* Start *
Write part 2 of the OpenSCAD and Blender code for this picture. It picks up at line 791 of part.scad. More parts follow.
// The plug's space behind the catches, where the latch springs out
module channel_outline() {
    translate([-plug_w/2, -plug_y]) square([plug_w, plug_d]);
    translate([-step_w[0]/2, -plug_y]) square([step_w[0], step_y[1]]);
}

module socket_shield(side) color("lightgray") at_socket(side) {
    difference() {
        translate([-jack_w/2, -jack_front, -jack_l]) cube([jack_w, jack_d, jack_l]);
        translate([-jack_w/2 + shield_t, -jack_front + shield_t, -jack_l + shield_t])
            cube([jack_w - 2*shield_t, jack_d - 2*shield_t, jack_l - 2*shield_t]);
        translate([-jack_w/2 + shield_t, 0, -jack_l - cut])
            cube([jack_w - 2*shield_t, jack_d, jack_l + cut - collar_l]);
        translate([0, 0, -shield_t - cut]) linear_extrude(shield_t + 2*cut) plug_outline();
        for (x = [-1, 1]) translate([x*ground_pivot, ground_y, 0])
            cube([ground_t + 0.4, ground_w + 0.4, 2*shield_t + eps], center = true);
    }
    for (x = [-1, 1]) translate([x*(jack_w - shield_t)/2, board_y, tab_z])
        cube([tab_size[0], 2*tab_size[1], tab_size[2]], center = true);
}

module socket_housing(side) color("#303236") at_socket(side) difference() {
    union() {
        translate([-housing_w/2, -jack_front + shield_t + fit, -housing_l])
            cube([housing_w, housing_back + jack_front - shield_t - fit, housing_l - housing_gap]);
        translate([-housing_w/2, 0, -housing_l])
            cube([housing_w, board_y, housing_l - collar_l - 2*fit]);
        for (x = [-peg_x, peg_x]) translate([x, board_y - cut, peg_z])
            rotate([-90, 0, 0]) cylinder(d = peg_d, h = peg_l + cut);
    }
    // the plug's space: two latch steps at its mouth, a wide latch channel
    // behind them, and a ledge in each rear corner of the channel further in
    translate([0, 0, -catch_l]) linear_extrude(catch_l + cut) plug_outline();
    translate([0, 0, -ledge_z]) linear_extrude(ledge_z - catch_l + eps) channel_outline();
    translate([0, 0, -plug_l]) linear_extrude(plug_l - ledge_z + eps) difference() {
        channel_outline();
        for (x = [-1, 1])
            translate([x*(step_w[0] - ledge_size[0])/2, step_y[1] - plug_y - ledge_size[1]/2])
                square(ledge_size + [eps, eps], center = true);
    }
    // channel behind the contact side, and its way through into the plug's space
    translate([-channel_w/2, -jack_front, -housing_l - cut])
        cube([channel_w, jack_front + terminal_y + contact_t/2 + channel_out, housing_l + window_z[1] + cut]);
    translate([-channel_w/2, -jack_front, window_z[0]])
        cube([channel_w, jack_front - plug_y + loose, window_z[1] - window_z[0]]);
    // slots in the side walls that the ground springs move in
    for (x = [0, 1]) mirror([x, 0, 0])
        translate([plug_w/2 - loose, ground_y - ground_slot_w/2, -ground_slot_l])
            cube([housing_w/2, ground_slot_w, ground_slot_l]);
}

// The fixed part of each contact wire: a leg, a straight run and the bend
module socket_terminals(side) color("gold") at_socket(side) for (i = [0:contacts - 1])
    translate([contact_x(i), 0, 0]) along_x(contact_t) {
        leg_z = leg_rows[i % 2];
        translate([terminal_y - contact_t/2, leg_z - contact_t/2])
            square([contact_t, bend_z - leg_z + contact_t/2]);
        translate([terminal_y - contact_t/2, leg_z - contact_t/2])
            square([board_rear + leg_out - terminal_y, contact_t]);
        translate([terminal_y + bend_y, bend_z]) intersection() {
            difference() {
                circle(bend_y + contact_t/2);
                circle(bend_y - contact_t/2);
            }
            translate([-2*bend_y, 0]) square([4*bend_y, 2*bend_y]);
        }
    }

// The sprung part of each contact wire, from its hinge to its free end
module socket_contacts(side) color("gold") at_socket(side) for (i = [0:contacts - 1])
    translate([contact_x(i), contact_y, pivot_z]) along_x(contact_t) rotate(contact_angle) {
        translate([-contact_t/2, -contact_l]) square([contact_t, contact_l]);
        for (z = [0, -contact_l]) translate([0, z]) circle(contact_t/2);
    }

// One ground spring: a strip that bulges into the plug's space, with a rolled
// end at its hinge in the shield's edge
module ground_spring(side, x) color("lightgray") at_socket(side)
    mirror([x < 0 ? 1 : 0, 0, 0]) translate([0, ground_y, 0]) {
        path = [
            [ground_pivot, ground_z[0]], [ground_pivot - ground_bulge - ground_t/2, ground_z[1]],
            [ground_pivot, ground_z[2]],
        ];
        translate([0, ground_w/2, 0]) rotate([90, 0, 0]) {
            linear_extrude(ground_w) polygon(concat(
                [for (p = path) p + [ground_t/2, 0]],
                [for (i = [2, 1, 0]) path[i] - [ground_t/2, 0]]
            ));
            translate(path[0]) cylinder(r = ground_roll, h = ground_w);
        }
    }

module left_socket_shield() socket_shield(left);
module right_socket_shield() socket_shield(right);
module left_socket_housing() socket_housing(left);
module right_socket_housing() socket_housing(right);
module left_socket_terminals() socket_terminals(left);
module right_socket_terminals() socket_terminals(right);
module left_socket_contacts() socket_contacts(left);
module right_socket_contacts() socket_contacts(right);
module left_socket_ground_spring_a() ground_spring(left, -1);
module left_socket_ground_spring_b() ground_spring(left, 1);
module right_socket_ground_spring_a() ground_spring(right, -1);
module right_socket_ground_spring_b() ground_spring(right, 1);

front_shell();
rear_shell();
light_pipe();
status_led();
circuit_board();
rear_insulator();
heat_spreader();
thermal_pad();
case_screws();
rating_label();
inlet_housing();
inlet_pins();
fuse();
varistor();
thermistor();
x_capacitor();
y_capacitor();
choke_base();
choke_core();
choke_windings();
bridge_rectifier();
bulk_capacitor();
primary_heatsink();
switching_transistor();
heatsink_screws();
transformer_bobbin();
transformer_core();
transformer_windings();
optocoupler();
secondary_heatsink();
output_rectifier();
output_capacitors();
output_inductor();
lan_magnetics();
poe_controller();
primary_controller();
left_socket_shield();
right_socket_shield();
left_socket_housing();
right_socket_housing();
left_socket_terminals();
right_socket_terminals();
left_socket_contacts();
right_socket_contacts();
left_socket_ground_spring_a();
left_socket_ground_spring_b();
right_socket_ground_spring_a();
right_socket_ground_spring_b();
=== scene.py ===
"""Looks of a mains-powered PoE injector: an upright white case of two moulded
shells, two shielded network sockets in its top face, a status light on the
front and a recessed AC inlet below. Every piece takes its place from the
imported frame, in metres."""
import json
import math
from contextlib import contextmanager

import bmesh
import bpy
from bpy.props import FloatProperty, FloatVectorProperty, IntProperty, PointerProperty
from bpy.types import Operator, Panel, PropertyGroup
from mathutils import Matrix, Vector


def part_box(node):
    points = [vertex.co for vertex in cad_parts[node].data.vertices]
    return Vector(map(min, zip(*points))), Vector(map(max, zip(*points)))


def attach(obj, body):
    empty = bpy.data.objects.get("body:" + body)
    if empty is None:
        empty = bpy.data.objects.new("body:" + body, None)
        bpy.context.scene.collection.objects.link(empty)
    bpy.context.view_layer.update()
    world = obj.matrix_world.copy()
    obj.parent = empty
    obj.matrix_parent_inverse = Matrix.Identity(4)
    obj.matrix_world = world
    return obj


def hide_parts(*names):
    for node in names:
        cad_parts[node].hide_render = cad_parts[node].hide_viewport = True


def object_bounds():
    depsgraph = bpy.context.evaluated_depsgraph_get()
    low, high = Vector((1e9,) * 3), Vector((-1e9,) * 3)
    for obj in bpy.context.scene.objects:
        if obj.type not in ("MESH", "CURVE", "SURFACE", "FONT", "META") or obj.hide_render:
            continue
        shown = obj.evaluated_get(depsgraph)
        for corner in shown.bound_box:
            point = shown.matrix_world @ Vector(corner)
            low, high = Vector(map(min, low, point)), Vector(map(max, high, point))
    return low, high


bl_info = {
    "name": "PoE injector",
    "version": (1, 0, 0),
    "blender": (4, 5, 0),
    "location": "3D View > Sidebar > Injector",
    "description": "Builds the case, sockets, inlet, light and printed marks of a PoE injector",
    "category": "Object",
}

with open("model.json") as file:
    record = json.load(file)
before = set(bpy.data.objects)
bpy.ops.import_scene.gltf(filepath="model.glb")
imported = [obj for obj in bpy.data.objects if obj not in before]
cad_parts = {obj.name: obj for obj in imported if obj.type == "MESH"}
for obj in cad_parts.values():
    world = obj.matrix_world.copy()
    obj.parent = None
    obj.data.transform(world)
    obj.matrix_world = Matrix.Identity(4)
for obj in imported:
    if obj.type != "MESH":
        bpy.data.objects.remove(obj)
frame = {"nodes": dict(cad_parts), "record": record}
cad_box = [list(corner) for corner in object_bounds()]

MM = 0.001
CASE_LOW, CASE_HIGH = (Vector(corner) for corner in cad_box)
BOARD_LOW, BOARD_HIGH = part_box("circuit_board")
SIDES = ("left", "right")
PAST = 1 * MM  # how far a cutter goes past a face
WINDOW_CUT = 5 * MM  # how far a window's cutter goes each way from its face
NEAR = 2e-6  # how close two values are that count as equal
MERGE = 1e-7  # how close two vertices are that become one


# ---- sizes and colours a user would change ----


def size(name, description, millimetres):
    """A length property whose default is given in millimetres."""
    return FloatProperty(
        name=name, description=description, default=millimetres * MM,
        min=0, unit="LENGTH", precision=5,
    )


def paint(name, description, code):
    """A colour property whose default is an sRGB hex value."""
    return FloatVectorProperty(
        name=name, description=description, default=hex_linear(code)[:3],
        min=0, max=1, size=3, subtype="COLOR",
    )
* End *
* Start *
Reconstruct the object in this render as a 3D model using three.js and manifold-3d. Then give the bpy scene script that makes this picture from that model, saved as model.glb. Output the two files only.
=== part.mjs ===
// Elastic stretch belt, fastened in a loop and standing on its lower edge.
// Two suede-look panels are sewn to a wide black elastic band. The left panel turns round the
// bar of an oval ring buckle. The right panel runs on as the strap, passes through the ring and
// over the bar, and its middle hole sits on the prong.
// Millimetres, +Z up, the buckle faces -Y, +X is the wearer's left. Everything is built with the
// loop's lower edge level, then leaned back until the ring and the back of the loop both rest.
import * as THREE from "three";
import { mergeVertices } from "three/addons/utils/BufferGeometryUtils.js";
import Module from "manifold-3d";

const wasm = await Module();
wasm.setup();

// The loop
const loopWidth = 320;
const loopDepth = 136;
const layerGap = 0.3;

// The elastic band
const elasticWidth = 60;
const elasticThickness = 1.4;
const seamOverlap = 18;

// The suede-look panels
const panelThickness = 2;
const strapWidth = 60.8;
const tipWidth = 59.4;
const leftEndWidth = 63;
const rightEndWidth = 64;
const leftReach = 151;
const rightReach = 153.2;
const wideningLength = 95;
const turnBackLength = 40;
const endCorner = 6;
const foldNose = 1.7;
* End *
### GIVEN EXERCISE
Using the entries above, extract exactly the span from the line with "front_shell();" to the line with "cad_parts[node].hide_render = cad_parts[node].hide_viewport", both lines included; leave out everything else.

### ANSWER
front_shell();
rear_shell();
light_pipe();
status_led();
circuit_board();
rear_insulator();
heat_spreader();
thermal_pad();
case_screws();
rating_label();
inlet_housing();
inlet_pins();
fuse();
varistor();
thermistor();
x_capacitor();
y_capacitor();
choke_base();
choke_core();
choke_windings();
bridge_rectifier();
bulk_capacitor();
primary_heatsink();
switching_transistor();
heatsink_screws();
transformer_bobbin();
transformer_core();
transformer_windings();
optocoupler();
secondary_heatsink();
output_rectifier();
output_capacitors();
output_inductor();
lan_magnetics();
poe_controller();
primary_controller();
left_socket_shield();
right_socket_shield();
left_socket_housing();
right_socket_housing();
left_socket_terminals();
right_socket_terminals();
left_socket_contacts();
right_socket_contacts();
left_socket_ground_spring_a();
left_socket_ground_spring_b();
right_socket_ground_spring_a();
right_socket_ground_spring_b();
=== scene.py ===
"""Looks of a mains-powered PoE injector: an upright white case of two moulded
shells, two shielded network sockets in its top face, a status light on the
front and a recessed AC inlet below. Every piece takes its place from the
imported frame, in metres."""
import json
import math
from contextlib import contextmanager

import bmesh
import bpy
from bpy.props import FloatProperty, FloatVectorProperty, IntProperty, PointerProperty
from bpy.types import Operator, Panel, PropertyGroup
from mathutils import Matrix, Vector


def part_box(node):
    points = [vertex.co for vertex in cad_parts[node].data.vertices]
    return Vector(map(min, zip(*points))), Vector(map(max, zip(*points)))


def attach(obj, body):
    empty = bpy.data.objects.get("body:" + body)
    if empty is None:
        empty = bpy.data.objects.new("body:" + body, None)
        bpy.context.scene.collection.objects.link(empty)
    bpy.context.view_layer.update()
    world = obj.matrix_world.copy()
    obj.parent = empty
    obj.matrix_parent_inverse = Matrix.Identity(4)
    obj.matrix_world = world
    return obj


def hide_parts(*names):
    for node in names:
        cad_parts[node].hide_render = cad_parts[node].hide_viewport = True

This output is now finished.